There are other things that overload my brain and while they aren’t exactly to do with my senses, they feel pretty similar. I guess they’re based on intuition and it seems that my intuition can be as amplified as my other senses.

Being in a crowd of people also overwhelms me emotionally. I get overloaded with how everyone has a name, a favourite colour, family, friends (who all have names and favourite colours), foods they hate, superstitions, dates they always remember, phone numbers they always forget, movies they quote, and so on and so on and so on. I get overwhelmed by how much is in everyone’s lives and I end up feeling like I’m being crushed by the weight of that. I feel like I can’t breathe. Some days I don’t feel it so strongly but on the days where I feel really fragile, like I don’t have any skin, it’s very, very stressful.

Another thing that needs it’s own post is my reaction to other people’s emotions. I feel like a lightning rod for them, especially the strong ones. I want to write more about this at some point but again, it’s relevant here. When I’m around anyone feeling a strong emotion, I start to feel it too.
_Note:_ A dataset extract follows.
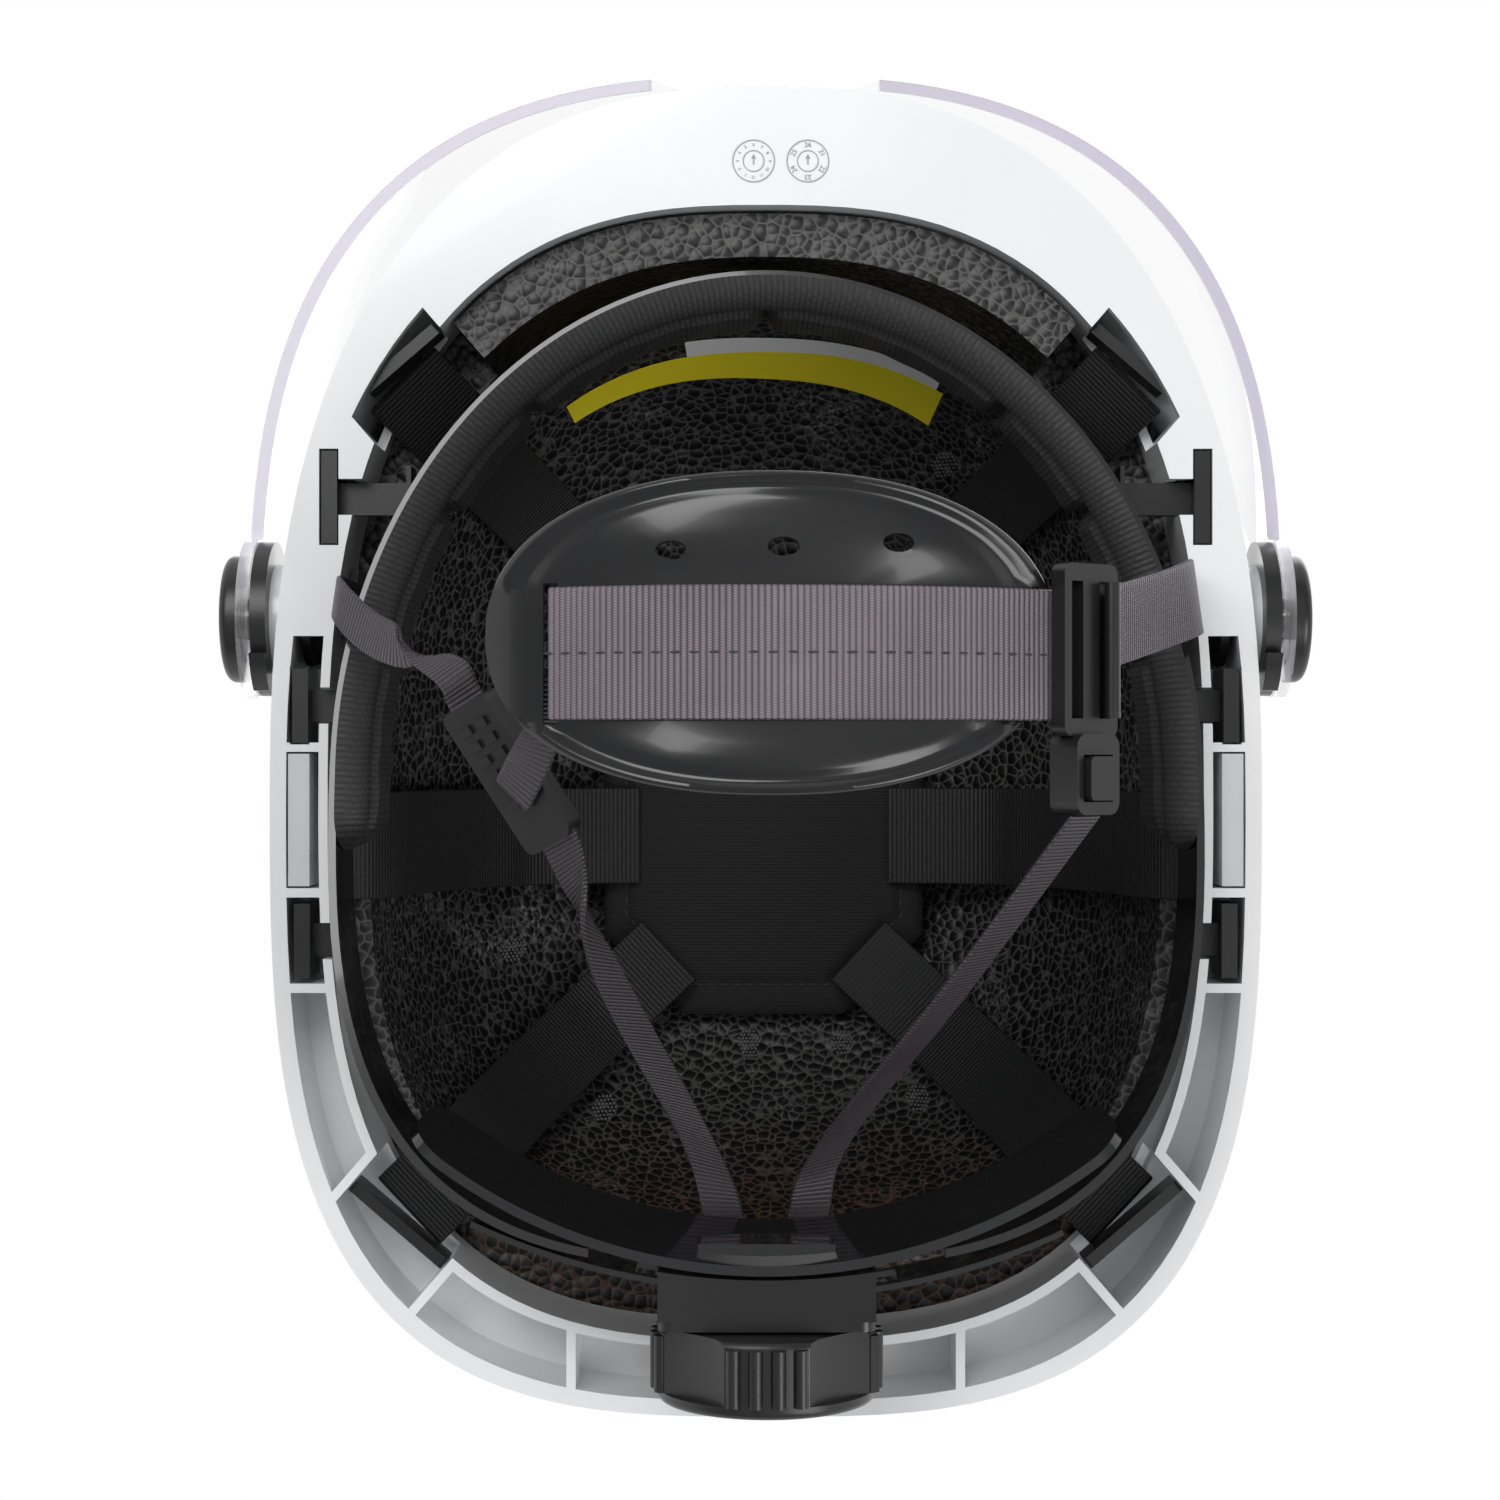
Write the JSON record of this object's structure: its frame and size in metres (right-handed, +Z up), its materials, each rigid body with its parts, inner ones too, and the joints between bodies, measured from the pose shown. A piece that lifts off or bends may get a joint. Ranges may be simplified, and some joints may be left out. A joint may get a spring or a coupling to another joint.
{
  "type": "hard hat",
  "caption": "Climbing-style hard hat with a short brim, flip-up clear visor, foam liner, ratchet headband and chin strap with a cup.",
  "frame": {"origin": "on the mid-plane, level with the lower rim, in the middle of the shell's length, where the hat sits on a head", "axes": "+Z up through the crown, -Y towards the front, +X towards the wearer's left"},
  "size_m": [0.237, 0.2943, 0.2385],
  "materials": {
    "shell_white": "smooth glossy ABS, white",
    "foam_black": "moulded bead foam",
    "band_black": "glossy thin polypropylene",
    "pad_fabric": "ribbed mesh over foam",
    "crown_fabric": "fine knit over foam",
    "webbing_black": "woven webbing, ribbed",
    "webbing_mauve": "woven webbing with a sheen",
    "hardware_black": "moulded nylon, fine grain",
    "cup_rubber": "soft glossy elastomer",
    "clear_visor": "clear polycarbonate",
    "clear_plug": "frosted clear polycarbonate",
    "steel": "zinc-plated steel"
  },
  "bodies": {
    "hat": {"outer_shell": "shell_white", "impact_liner": "foam_black", "headband": "band_black", "brow_pad": "pad_fabric", "crown_pad": "crown_fabric", "nape_support": "band_black", "ratchet_housing": "hardware_black", "ratchet_cover": "hardware_black", "chin_cup": "cup_rubber", "chin_webbing": "webbing_mauve", "chin_webbing_tail": "webbing_mauve", "buckle_frame": "hardware_black", "buckle_bar": "hardware_black", "strap_slider": "hardware_black", "side_strap_left": "webbing_mauve", "side_strap_right": "webbing_mauve", "rear_strap_left": "webbing_mauve", "rear_strap_right": "webbing_mauve", "rear_strap_anchor": "hardware_black", "crown_strap_front_left": "webbing_black", "crown_strap_side_left": "webbing_black", "crown_strap_rear_left": "webbing_black", "strap_key_front_left": "hardware_black", "strap_key_rear_left": "hardware_black", "headband_hanger_front_left": "hardware_black", "headband_hanger_middle_left": "hardware_black", "headband_hanger_rear_left": "hardware_black", "visor_base_left": "hardware_black", "pivot_nut_left": "hardware_black", "pivot_cap_left": "hardware_black", "strap_anchor_left": "hardware_black", "pivot_washer_left": "hardware_black", "pivot_bolt_left": "steel", "crown_strap_front_right": "webbing_black", "crown_strap_side_right": "webbing_black", "crown_strap_rear_right": "webbing_black", "strap_key_front_right": "hardware_black", "strap_key_rear_right": "hardware_black", "headband_hanger_front_right": "hardware_black", "headband_hanger_middle_right": "hardware_black", "headband_hanger_rear_right": "hardware_black", "visor_base_right": "hardware_black", "pivot_nut_right": "hardware_black", "pivot_cap_right": "hardware_black", "strap_anchor_right": "hardware_black", "pivot_washer_right": "hardware_black", "pivot_bolt_right": "steel"},
    "visor_body": {"visor": "clear_visor"},
    "knob_body": {"adjuster_knob": "hardware_black", "ratchet_pinion": "hardware_black", "knob_screw": "steel"},
    "rack_left_body": {"rack_left": "band_black"},
    "rack_right_body": {"rack_right": "band_black"},
    "plug_left_body": {"slot_plug_left": "clear_plug"},
    "plug_right_body": {"slot_plug_right": "clear_plug"},
    "button_body": {"buckle_button": "hardware_black"}
  },
  "joints": [
    {"name": "visor_hinge", "type": "hinge", "parent": "hat", "child": "visor_body", "pos_m": [0, -0.0323, 0.015], "axis": [1, 0, 0], "range_deg": [0, 52]},
    {"name": "knob_turn", "type": "hinge", "parent": "hat", "child": "knob_body", "pos_m": [0, 0.12, -0.028], "axis": [0, 1, 0], "range_deg": [-100, 220]},
    {"name": "rack_right_travel", "type": "hinge", "parent": "hat", "child": "rack_right_body", "pos_m": [0, -0.0355, -0.028], "axis": [0, 0, -1], "range_deg": [-3.42, 7.47]},
    {"name": "rack_left_travel", "type": "hinge", "parent": "hat", "child": "rack_left_body", "pos_m": [0, -0.0355, -0.028], "axis": [0, 0, 1], "range_deg": [-3.38, 7.38]},
    {"name": "slot_plug_left_pull", "type": "slide", "parent": "hat", "child": "plug_left_body", "axis": [0, 0, -1], "range_m": [0, 0.02]},
    {"name": "slot_plug_right_pull", "type": "slide", "parent": "hat", "child": "plug_right_body", "axis": [0, 0, -1], "range_m": [0, 0.02]},
    {"name": "buckle_press", "type": "slide", "parent": "hat", "child": "button_body", "axis": [-0.6626, 0, 0.749], "range_m": [0, 0.0012], "stiffness_N_per_m": 600}
  ],
  "couplings": [
    {"joint": "rack_right_travel", "follows": "knob_turn", "ratio": 0.033719},
    {"joint": "rack_left_travel", "follows": "knob_turn", "ratio": 0.033343}
  ]
}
Most commonly I feel other people’s grief. And there’s always guilt mixed in: they’re not my emotions so I shouldn’t be feeling them. But I can’t help it. And it doesn’t take long for me to feel overwhelmed by all of that.

All of these things become exponentially worse when I’m stressed or anxious which, of course, is when I feel least able to cope with it. I don’t know if it’s something I can change, or whether my brain is wired this way, making everything so intense. Maybe it’s both. Maybe it’s neither.